▼
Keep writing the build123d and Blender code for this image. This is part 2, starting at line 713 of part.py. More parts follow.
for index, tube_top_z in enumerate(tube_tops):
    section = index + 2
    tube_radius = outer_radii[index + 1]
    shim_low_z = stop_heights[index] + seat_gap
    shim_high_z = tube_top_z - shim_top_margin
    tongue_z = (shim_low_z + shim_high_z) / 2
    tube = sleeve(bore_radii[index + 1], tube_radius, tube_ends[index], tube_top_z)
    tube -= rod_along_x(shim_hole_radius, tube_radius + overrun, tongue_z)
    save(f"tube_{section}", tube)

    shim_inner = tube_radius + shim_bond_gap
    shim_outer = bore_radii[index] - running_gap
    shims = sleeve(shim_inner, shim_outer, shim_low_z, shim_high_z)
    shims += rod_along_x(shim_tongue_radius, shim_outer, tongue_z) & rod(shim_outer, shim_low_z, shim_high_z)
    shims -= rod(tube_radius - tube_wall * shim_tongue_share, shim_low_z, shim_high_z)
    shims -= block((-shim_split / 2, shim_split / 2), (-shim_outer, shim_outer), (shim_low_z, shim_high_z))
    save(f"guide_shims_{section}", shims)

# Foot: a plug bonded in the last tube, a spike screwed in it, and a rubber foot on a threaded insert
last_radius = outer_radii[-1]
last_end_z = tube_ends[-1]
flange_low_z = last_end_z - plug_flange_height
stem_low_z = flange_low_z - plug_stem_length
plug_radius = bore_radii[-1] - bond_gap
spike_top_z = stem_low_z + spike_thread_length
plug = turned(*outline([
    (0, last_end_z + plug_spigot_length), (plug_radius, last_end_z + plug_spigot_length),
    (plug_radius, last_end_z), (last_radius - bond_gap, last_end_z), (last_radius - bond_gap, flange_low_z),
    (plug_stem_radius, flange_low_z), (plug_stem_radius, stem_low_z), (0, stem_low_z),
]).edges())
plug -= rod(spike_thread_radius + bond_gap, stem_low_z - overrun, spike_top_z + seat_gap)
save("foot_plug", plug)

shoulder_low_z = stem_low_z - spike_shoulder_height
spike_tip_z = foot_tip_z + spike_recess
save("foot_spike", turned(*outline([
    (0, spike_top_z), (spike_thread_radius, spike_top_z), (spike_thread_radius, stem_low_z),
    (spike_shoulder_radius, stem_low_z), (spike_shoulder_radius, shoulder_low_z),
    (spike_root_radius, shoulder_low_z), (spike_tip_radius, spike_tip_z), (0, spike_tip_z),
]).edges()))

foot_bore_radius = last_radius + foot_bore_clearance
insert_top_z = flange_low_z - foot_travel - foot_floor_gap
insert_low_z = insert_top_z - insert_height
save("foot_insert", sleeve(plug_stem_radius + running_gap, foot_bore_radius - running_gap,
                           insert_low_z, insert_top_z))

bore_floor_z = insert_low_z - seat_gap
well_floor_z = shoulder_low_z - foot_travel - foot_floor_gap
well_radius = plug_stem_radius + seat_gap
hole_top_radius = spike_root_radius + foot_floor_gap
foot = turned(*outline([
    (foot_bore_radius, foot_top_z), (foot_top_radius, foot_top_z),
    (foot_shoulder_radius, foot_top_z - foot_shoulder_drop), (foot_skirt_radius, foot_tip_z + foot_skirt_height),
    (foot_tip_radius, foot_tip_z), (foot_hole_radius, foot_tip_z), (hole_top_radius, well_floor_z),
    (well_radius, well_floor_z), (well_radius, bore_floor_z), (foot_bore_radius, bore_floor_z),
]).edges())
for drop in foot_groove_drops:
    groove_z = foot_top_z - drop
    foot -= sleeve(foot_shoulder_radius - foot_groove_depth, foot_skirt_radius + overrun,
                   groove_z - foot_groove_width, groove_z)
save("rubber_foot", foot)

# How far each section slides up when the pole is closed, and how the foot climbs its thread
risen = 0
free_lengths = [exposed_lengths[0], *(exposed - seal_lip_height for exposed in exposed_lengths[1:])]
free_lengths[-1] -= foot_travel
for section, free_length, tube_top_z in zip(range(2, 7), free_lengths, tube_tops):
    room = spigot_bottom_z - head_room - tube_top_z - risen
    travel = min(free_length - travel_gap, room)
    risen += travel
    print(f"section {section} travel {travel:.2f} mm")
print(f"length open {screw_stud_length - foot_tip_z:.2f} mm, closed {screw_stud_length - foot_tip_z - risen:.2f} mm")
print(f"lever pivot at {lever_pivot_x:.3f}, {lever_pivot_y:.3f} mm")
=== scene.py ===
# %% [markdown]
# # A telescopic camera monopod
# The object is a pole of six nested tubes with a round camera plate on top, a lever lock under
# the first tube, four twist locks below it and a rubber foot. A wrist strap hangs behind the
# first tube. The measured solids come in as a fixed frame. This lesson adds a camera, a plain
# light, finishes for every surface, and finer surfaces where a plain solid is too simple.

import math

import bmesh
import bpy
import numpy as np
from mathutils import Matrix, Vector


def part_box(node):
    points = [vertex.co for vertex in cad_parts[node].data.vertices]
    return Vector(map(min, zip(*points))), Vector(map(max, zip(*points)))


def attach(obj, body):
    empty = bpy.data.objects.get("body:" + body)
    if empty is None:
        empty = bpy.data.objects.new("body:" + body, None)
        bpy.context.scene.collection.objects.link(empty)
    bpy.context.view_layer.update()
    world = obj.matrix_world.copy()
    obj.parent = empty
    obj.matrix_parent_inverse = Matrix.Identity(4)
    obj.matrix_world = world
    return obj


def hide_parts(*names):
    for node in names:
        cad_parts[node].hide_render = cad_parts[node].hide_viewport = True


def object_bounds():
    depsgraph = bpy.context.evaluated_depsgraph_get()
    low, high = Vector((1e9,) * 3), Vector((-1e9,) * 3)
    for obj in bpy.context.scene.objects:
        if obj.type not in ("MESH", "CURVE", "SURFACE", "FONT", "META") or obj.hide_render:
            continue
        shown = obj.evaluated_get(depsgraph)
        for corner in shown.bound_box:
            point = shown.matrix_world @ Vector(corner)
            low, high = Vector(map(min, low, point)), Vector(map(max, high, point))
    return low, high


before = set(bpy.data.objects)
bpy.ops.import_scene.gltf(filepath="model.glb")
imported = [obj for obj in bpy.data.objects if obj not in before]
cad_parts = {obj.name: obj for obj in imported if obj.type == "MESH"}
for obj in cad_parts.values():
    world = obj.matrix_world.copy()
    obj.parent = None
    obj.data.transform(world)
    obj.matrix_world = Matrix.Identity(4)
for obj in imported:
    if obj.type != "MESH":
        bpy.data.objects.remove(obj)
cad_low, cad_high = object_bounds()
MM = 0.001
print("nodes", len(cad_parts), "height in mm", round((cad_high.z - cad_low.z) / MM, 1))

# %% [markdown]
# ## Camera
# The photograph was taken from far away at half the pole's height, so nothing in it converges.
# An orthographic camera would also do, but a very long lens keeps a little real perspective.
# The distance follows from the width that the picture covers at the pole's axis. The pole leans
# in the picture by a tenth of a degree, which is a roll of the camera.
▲
What to work on: From the line that contains "# How far each" through the line that contains "obj.parent = empty", reproduce every line exactly, both end lines included.

Answer to the problem:
# How far each section slides up when the pole is closed, and how the foot climbs its thread
risen = 0
free_lengths = [exposed_lengths[0], *(exposed - seal_lip_height for exposed in exposed_lengths[1:])]
free_lengths[-1] -= foot_travel
for section, free_length, tube_top_z in zip(range(2, 7), free_lengths, tube_tops):
    room = spigot_bottom_z - head_room - tube_top_z - risen
    travel = min(free_length - travel_gap, room)
    risen += travel
    print(f"section {section} travel {travel:.2f} mm")
print(f"length open {screw_stud_length - foot_tip_z:.2f} mm, closed {screw_stud_length - foot_tip_z - risen:.2f} mm")
print(f"lever pivot at {lever_pivot_x:.3f}, {lever_pivot_y:.3f} mm")
=== scene.py ===
# %% [markdown]
# # A telescopic camera monopod
# The object is a pole of six nested tubes with a round camera plate on top, a lever lock under
# the first tube, four twist locks below it and a rubber foot. A wrist strap hangs behind the
# first tube. The measured solids come in as a fixed frame. This lesson adds a camera, a plain
# light, finishes for every surface, and finer surfaces where a plain solid is too simple.

import math

import bmesh
import bpy
import numpy as np
from mathutils import Matrix, Vector


def part_box(node):
    points = [vertex.co for vertex in cad_parts[node].data.vertices]
    return Vector(map(min, zip(*points))), Vector(map(max, zip(*points)))


def attach(obj, body):
    empty = bpy.data.objects.get("body:" + body)
    if empty is None:
        empty = bpy.data.objects.new("body:" + body, None)
        bpy.context.scene.collection.objects.link(empty)
    bpy.context.view_layer.update()
    world = obj.matrix_world.copy()
    obj.parent = empty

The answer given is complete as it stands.